Por otra parte, en la nueva novela histórica, tal como se presenta en América Latina, Seymour Menton apunta, como uno de sus elementos, la presencia del relativismo en el enfoque de los hechos: lo que conocemos, de las fuentes escritas, son versiones de los acontecimientos; es decir, opiniones o juicios distorsionados por la subjetividad o por el interés de quien redactó los documentos. Cuando un novelista desestima el ceñirse a una determinada visión de un suceso, en buena medida, plantea la imposibilidad de conocer la verdad histórica en forma absoluta. Pero, novelísticamente, lo importante es que, sin traicionar las líneas de fuerza que determinaron los hechos (las contradicciones sociales), recree un mundo coherente, válido en sí mismo en el que, a la hora de sopesarlo estéticamente, se puede prescindir de lo extraliterario (el asunto, como lo llama Kayser) para circunscribir los términos del análisis a la forma en que se manejaron los elementos escogidos, cualquiera que sea su naturaleza.

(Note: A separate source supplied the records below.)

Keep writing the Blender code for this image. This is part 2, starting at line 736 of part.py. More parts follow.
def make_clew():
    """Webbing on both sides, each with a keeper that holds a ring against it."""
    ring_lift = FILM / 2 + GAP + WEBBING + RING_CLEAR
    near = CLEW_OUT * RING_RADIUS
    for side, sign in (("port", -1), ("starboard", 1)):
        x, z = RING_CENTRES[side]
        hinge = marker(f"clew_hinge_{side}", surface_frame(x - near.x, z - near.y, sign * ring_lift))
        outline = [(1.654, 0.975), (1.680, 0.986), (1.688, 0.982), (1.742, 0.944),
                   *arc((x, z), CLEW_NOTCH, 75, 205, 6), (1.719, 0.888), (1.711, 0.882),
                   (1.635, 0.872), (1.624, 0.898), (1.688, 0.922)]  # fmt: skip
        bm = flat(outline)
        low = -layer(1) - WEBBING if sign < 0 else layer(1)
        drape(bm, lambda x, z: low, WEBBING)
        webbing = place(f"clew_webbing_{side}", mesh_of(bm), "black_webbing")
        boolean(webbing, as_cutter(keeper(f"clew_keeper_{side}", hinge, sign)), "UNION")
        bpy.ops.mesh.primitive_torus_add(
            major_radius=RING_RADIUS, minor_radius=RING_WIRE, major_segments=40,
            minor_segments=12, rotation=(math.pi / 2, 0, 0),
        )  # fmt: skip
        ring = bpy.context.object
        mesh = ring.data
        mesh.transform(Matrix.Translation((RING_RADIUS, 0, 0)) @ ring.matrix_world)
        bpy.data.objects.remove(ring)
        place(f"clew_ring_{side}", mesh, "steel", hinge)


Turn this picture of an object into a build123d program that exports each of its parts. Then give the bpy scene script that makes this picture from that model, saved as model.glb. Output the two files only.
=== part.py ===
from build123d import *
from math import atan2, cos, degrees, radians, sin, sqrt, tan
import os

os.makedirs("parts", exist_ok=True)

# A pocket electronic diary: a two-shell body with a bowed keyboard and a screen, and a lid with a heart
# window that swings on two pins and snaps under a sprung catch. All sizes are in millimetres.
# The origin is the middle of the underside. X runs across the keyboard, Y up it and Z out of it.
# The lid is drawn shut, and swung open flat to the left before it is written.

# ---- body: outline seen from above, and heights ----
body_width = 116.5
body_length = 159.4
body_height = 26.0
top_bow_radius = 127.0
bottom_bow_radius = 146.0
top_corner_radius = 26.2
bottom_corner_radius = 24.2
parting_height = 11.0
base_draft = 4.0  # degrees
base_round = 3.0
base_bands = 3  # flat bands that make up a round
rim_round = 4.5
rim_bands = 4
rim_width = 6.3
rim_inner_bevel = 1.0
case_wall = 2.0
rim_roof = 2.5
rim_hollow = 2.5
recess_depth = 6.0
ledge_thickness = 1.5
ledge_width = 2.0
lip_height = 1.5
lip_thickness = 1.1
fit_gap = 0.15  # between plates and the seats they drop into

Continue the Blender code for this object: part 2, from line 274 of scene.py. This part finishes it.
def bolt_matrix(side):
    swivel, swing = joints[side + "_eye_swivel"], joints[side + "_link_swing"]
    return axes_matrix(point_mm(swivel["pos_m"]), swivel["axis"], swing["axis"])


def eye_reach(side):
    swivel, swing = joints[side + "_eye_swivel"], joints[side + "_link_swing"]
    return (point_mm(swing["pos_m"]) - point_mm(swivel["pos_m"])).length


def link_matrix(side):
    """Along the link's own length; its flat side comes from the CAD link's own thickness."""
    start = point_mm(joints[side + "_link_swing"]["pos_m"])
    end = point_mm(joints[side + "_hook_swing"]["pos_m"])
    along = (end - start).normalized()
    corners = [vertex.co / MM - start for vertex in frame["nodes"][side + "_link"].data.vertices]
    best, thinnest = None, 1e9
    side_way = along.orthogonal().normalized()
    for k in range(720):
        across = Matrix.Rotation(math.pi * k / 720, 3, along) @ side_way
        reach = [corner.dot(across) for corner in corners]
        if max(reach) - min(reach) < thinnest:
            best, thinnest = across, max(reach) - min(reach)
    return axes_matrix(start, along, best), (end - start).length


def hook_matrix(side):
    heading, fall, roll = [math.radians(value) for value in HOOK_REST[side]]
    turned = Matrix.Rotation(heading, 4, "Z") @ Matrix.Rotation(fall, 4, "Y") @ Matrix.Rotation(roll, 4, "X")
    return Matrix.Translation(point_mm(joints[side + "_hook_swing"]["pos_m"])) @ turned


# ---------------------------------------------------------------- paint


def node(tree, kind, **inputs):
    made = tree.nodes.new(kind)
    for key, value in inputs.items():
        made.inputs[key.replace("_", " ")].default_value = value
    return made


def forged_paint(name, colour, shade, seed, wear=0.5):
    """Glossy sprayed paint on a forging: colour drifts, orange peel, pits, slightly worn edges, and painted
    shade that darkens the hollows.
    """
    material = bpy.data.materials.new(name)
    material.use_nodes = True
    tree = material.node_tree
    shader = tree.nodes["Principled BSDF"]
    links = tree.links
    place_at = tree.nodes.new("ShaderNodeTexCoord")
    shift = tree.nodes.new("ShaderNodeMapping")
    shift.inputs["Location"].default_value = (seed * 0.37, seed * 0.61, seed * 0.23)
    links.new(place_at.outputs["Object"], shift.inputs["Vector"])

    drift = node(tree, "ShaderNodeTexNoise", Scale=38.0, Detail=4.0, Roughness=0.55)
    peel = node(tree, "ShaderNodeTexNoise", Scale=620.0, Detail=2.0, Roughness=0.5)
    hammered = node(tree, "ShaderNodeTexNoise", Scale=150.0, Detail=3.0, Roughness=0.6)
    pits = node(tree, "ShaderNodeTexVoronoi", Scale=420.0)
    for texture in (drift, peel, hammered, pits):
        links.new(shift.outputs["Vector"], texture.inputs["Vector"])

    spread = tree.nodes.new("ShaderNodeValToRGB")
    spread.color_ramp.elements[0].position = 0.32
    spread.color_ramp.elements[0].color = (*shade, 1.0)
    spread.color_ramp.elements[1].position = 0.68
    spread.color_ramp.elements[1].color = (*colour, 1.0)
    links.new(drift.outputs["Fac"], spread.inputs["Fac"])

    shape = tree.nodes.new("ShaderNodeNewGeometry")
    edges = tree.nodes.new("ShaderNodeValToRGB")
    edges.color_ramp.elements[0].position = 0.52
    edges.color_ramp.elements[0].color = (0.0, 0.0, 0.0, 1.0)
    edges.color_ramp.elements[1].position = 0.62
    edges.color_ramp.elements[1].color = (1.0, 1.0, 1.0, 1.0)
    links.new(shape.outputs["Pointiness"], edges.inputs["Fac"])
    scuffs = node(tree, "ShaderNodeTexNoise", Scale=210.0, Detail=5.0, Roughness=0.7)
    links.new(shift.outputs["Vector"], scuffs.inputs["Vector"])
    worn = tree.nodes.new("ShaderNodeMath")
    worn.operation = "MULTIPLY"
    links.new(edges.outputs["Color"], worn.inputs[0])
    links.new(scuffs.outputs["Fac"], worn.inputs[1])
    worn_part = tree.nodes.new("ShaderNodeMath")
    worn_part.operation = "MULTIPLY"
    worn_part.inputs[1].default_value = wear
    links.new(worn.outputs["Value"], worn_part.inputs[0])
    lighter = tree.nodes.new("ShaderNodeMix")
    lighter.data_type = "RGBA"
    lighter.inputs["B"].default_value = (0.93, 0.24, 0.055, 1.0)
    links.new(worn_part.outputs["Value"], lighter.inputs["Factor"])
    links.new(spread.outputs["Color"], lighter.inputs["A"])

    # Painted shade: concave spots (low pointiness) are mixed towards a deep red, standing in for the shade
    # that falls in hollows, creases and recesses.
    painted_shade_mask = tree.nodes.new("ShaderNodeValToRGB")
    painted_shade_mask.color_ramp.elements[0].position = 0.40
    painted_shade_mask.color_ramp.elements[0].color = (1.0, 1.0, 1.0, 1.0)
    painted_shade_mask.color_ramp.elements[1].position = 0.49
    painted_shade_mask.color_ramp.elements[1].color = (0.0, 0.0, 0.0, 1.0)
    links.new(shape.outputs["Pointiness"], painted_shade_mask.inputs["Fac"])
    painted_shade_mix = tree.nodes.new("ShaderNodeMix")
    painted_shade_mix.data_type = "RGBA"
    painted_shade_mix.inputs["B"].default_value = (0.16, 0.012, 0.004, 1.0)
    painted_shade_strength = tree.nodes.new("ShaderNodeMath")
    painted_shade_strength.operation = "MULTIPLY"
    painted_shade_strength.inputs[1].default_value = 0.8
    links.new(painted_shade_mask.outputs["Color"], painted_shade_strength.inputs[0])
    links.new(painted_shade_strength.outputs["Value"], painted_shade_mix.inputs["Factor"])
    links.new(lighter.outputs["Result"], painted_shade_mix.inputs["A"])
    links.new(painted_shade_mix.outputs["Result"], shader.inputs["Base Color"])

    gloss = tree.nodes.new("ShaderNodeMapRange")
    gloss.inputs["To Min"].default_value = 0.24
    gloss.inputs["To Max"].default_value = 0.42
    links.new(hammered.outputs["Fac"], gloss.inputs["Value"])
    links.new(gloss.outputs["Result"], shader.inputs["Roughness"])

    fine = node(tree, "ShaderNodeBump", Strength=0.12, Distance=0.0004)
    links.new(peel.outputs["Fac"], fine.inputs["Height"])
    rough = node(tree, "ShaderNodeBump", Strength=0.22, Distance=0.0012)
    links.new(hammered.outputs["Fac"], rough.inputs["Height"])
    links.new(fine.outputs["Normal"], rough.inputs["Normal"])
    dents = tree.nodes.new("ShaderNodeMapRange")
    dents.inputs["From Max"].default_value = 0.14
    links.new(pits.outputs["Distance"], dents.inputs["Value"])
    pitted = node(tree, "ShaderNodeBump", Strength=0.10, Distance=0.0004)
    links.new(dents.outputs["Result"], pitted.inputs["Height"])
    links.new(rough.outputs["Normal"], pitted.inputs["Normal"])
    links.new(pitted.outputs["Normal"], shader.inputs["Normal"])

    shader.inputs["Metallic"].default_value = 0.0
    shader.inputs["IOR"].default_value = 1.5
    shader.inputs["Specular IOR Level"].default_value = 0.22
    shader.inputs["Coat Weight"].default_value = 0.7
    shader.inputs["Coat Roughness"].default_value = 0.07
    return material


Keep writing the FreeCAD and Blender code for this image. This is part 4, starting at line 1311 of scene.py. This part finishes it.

Ese es —creo— el caso de Prieto. Ella entrega su propia visión del mundo (dentro de la cual está inmersa su manera de percibir al pueblo lenca) a través de personajes que ideó con intensidad. Lempira es el jefe mitificado ya por sus contemporáneos. Ikchí, el cacique dubitativo, casi apabullado por el mundo que se le vino encima. Takaya, su esposa, viviendo en un mundo de silencio casi permanente pero apuntalando emocionalmente al marido. Talure, el consejero, ambiguo y de gran complejidad psicológica (¿traidor?, ¿arribista?, ¿perspicaz al vislumbrar los cambios del nuevo estado de cosas?), atormentado, sobre todo, por una pasión senil. Kae-á y Kae-ú, casi adolescentes pero respondiendo como bravos guerreros en defensa de su tierra. Ikchel, débil pero con una misión: guardar, en el futuro, la memoria de su raza. Mon-Ka, consciente de la necesidad de servir de escudo a quien lleva consigo las semillas de la memoria, el germen del futuro. Cada personaje, portador de amplias y vitales connotaciones y reflexiones. Mediante su interrelación Prieto pudo captar, como lo señala Mario Gallardo, «el aliento de la época».
Memoria de las sombras es una obra que, sobre todo, enseña a valorar la historia; no como una disciplina muerta, reservada al reino de los archivos o bibliotecas empolvadas, sino como legado vivo, como proceso continuo, presente en los actuales descendientes de quienes vivieron heroicamente un momento trágico y, en su heroicidad, hermoso. Una novela que enseña a justipreciar el pasado como punto de partida para enfrentar los retos del presente. A nuestro juicio, apta para un público juvenil. Concluimos con la acotación final de Gallardo: «Mención aparte merecen las maravillosas ilustraciones que acompañan esta novela, obra del pintor hondureño Miguel Ángel Ruiz Matutte» (22).